На другой день утром снова заседала комиссия, теперь уже в помещении райкома компартии. Мере подытожил результаты расследования дела Андришко.

– Разве вы не понимаете, товарищи, – сказал он в заключение, – что если бы даже товарищ Андришко и был неправ, то и тогда следовало бы постоять за него? Ведь речь идет о несущественных, о формальных ошибках! Можно ли нам из-за этого сдавать позиции и терпеть поражение от правых?

Секретарь соцдемов вынужден был раскрыть карты.

– Да… Да… – подтвердил он, часто моргая, и усы его смешно зашевелились. – Мы тоже думали об этом. Позиции рабочих партий нельзя сдавать. Это было бы серьезным тактическим промахом. Очень серьезным!

– Так в чем же дело?

– Могли бы помочь, могли сделать так, чтобы товарищ Андришко вышел из этого дела сухим и держал бы ответ только перед партией. И в этом случае, мы думаем, что за два-три месяца прекратились бы всяческие разговоры и домыслы, не так ли?… Одним словом, ссылаясь на болезнь или еще на что-нибудь, он должен добровольно отказаться от своего поста в пользу другой рабочей партии.

Секретарь умолк, как бы ожидая ответа, потом продолжал:

– А на его место мы хотели бы поставить товарища Марковича. Мы его хорошо знаем – замечательный товарищ, старый деятель рабочего движения…

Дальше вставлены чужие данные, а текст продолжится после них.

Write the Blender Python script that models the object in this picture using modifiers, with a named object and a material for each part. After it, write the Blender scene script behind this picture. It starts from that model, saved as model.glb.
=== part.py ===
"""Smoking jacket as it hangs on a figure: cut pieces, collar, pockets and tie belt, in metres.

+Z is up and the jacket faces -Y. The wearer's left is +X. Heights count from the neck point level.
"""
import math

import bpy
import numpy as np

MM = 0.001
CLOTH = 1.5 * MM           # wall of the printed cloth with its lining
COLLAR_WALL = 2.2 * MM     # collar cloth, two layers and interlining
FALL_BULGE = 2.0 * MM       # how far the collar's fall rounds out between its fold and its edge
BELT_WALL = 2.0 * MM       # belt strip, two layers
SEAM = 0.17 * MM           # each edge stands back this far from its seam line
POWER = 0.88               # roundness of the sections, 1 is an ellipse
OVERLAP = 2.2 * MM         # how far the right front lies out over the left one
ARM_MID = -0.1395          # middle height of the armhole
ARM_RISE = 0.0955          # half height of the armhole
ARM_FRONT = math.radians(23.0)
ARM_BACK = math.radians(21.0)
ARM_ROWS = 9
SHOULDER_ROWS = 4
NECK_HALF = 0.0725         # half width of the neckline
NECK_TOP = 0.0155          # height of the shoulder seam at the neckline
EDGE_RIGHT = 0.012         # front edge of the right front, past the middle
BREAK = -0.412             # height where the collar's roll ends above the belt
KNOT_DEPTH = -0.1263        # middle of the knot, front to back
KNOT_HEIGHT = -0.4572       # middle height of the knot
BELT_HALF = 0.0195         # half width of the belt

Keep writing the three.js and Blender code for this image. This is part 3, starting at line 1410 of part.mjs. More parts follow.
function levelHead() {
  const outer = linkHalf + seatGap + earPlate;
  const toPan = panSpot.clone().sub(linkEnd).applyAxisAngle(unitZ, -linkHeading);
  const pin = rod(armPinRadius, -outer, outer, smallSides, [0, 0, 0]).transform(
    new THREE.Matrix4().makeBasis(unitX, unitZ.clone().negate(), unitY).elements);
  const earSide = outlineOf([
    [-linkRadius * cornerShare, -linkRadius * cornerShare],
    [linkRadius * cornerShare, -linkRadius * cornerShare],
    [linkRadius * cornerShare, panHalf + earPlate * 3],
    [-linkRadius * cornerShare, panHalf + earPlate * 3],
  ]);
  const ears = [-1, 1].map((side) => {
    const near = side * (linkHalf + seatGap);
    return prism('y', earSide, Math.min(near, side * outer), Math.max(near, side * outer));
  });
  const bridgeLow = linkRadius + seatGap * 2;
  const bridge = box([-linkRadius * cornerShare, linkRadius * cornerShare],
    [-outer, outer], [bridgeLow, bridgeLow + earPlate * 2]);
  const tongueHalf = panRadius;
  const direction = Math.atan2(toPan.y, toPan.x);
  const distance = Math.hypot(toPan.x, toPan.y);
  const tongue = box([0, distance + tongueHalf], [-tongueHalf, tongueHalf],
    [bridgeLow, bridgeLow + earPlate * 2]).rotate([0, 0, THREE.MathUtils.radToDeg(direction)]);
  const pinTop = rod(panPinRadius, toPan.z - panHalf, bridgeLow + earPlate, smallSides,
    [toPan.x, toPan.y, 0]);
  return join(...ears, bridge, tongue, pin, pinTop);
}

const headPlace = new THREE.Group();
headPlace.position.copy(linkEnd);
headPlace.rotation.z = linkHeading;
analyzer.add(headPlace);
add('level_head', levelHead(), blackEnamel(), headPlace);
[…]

Сразу после обеда начало темнеть. Гитта расчесывала волосы в ванной комнате. Она уже много раз провела редким черным гребнем по своим светлым, спадающим на плечи волосам; ей нравилось, как потрескивают электрические разряды. Потом, быстро сбросив халат, она перешла в гостиную, надела новый костюм. Некоторое время она рассматривала себя в темноватом от сумерек зеркале, примерила несколько безделушек, прикалывая их по очереди на лацкан жакета, и наконец остановилась на желтом янтарном кулоне. Позвонили. В передней послышались шаги, и дверь в гостиную отворилась. В зеркале она увидела входившего Фери Капри-наи. Пружинистым, широким и уверенным шагом спортсмена он прошел через комнату, мягко ступая по толстому ковру.

– Я не рано?

– Нет, нет! Сейчас должны прийти и папа с мамой.

Говорили о погоде, о городских сплетнях. Гитта повесила в гардероб платье. Фери Капринаи рассматривал в углу у стола граммофонные пластинки.